**Problem**
Can you pull out each line of the data below that includes the word "Write"?

**Data to use**
───

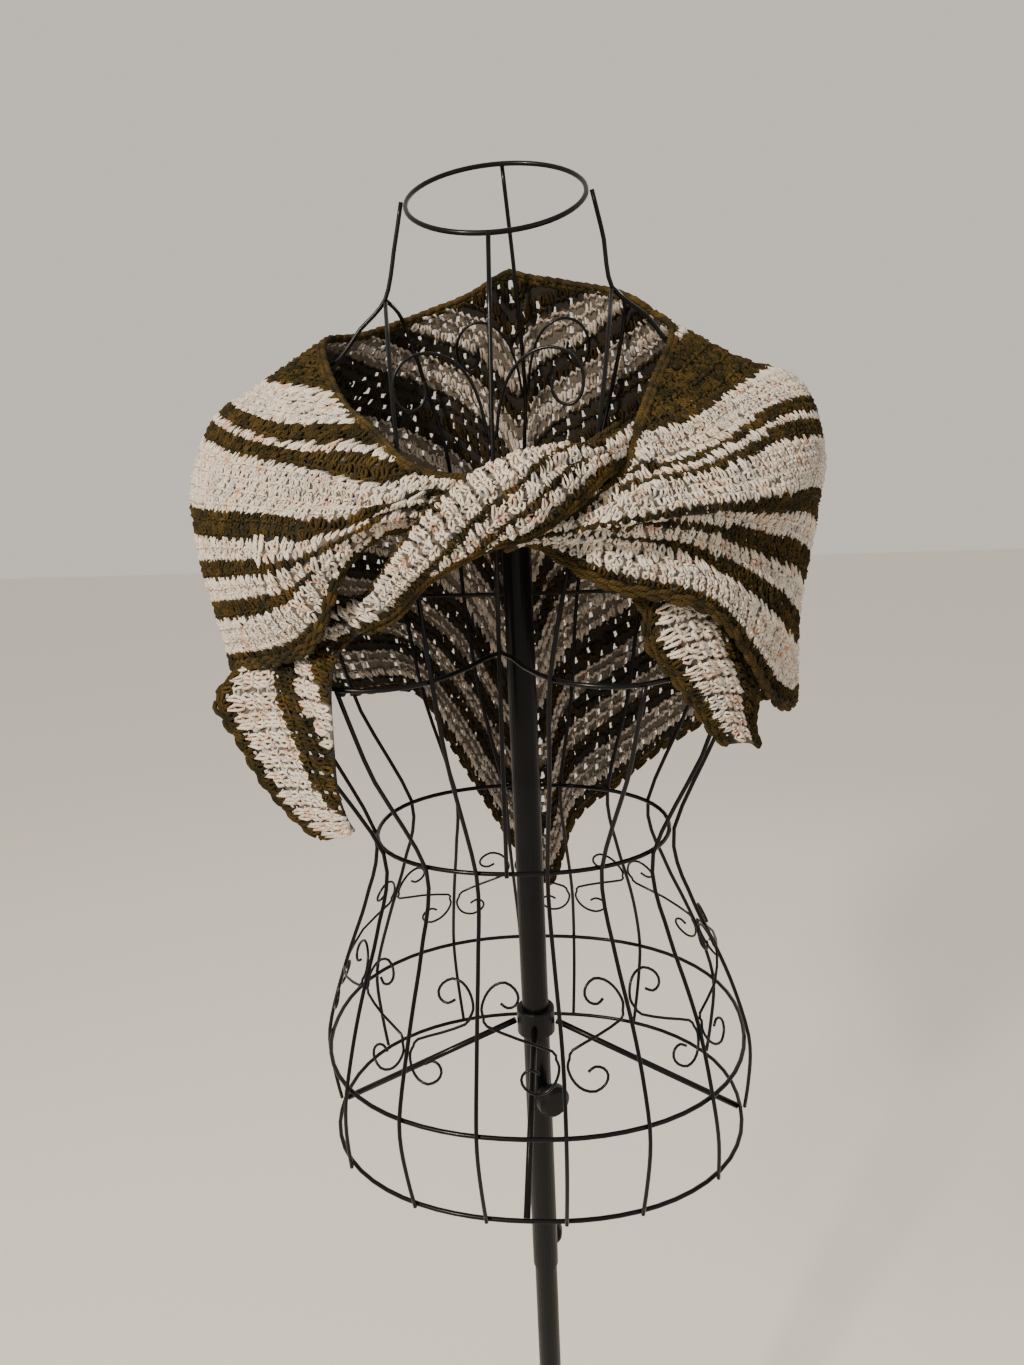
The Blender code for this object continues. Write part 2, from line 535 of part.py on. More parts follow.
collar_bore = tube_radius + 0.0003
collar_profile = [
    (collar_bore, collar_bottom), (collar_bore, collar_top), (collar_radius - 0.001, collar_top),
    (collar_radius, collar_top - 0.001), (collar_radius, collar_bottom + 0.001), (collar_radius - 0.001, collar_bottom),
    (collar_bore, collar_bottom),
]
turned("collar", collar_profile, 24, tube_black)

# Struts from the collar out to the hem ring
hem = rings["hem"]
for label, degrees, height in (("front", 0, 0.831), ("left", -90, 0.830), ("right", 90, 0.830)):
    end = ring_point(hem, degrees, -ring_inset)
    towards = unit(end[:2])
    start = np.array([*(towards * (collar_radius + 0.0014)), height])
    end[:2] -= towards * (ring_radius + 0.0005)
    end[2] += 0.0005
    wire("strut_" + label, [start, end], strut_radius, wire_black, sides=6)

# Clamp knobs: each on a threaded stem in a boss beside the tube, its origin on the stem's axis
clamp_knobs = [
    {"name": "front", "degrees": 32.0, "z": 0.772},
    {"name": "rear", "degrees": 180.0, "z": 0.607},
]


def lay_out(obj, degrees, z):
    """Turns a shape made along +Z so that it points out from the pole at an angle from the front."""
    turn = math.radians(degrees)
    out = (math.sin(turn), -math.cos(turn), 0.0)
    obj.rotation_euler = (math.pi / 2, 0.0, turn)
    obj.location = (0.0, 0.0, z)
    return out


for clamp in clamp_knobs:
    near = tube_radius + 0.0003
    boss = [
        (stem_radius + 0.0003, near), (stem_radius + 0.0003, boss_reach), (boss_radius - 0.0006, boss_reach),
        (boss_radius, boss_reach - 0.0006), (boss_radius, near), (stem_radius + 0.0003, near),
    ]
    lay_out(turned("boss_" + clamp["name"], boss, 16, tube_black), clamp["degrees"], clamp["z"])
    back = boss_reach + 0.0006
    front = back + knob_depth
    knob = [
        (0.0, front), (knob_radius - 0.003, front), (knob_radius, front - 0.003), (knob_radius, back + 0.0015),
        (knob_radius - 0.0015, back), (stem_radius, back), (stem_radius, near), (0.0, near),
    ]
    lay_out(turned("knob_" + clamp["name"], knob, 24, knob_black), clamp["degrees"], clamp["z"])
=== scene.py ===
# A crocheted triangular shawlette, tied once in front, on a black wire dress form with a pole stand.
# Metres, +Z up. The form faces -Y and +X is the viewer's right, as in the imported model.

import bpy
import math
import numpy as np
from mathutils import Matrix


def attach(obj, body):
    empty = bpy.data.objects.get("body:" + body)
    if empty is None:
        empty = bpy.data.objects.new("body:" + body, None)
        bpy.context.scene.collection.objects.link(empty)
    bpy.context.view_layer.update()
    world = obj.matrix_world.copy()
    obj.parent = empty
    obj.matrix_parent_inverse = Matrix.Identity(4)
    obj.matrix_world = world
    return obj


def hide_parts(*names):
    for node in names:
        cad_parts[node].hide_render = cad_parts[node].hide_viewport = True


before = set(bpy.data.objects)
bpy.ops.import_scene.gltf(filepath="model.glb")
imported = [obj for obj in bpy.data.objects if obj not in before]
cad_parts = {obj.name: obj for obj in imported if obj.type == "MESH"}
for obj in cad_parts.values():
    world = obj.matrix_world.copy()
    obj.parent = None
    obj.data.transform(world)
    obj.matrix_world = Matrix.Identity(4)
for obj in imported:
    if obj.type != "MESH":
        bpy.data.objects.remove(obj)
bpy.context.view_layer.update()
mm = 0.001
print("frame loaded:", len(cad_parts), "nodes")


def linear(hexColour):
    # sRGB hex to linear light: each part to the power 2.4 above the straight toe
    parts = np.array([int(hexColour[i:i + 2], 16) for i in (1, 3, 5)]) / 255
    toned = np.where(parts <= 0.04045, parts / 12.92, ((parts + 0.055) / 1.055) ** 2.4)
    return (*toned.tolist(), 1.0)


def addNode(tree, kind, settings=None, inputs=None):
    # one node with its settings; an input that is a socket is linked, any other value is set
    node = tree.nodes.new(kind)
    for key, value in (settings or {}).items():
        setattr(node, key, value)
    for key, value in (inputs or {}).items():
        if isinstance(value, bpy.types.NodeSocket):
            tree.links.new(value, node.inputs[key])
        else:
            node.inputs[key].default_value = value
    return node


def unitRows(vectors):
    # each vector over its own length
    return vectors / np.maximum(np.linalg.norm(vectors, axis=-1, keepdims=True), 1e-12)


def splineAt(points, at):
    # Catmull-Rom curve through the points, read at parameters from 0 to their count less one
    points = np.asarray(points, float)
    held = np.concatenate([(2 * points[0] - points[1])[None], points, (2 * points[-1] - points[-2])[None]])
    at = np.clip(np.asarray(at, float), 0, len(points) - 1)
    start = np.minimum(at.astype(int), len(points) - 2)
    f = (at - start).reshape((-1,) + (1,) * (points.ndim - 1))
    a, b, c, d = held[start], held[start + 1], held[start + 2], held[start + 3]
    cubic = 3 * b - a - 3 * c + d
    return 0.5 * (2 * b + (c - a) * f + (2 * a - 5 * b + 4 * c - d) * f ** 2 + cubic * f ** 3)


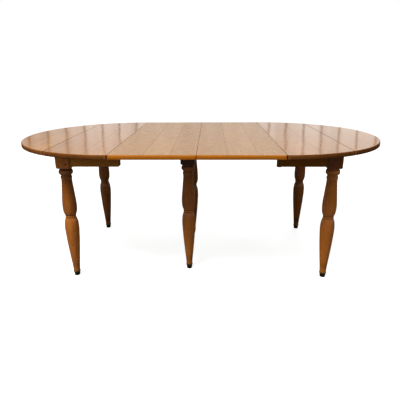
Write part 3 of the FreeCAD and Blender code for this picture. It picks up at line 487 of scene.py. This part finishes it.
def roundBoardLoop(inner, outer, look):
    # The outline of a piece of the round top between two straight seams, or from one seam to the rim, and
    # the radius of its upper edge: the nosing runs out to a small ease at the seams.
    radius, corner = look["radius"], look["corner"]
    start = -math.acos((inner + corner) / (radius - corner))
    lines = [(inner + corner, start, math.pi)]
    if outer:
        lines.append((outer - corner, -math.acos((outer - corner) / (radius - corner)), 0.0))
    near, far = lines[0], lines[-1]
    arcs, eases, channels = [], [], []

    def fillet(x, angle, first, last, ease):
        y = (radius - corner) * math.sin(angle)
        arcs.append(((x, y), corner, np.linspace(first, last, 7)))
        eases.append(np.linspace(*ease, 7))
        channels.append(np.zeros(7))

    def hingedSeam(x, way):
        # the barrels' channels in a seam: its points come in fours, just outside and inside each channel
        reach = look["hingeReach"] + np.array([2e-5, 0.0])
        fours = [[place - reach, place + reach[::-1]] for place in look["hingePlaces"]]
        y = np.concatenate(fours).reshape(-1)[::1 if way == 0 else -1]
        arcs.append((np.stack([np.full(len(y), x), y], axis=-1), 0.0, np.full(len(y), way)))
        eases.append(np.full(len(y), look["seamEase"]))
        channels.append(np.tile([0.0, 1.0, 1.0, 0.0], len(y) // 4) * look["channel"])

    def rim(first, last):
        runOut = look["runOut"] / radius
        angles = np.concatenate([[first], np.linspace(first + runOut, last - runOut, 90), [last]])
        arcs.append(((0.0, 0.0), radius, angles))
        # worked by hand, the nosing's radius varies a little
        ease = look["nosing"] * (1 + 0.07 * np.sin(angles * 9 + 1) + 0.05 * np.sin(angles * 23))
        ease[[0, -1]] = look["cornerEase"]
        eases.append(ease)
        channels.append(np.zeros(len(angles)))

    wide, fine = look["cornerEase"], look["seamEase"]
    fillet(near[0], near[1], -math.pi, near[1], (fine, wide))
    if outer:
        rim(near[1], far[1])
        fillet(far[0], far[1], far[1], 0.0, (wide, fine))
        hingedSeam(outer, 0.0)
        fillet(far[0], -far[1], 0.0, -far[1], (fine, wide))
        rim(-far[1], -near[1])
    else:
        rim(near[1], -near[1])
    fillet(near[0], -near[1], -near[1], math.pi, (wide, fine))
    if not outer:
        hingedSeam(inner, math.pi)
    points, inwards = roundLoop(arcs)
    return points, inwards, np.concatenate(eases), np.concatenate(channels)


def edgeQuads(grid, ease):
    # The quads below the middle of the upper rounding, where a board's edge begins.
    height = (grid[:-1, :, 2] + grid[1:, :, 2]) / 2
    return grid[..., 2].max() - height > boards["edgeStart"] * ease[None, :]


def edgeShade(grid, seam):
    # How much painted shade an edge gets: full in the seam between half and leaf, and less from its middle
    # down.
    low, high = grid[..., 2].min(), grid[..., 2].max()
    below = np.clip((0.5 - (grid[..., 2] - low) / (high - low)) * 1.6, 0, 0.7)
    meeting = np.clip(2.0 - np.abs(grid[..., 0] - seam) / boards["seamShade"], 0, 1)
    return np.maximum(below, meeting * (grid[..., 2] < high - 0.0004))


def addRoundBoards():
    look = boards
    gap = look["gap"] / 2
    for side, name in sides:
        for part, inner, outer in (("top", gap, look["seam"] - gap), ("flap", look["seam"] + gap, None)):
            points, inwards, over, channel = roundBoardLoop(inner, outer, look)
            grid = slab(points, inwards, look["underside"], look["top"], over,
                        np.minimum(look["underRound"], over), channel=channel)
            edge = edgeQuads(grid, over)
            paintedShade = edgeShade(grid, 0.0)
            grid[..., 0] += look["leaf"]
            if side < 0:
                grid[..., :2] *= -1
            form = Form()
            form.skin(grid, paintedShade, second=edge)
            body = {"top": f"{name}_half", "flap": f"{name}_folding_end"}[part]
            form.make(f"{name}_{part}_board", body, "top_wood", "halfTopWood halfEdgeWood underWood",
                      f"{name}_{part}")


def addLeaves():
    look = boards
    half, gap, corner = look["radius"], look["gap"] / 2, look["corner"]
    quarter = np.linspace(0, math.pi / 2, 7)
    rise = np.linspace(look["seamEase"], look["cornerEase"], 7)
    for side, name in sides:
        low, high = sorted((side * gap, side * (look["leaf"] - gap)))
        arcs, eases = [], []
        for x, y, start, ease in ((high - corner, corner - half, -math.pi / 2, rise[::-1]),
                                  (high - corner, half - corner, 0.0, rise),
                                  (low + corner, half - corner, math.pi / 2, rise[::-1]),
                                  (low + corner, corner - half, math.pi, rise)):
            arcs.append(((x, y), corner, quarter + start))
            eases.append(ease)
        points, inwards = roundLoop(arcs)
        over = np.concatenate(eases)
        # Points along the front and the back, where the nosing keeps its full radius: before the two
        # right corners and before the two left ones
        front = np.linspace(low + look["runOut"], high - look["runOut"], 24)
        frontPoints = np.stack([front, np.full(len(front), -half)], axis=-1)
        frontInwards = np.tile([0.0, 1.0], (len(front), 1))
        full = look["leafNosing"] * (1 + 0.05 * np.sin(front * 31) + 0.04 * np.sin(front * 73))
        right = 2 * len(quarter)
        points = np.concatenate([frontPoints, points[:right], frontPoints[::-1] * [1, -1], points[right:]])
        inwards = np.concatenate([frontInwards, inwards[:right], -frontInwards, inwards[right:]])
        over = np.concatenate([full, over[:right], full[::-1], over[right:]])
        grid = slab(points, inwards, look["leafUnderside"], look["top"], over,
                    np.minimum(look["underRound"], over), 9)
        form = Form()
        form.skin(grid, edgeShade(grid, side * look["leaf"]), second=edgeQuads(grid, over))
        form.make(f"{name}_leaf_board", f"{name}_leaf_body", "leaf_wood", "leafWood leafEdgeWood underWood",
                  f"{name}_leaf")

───

**In response**
The Blender code for this object continues. Write part 2, from line 535 of part.py on. More parts follow.
Write part 3 of the FreeCAD and Blender code for this picture. It picks up at line 487 of scene.py. This part finishes it.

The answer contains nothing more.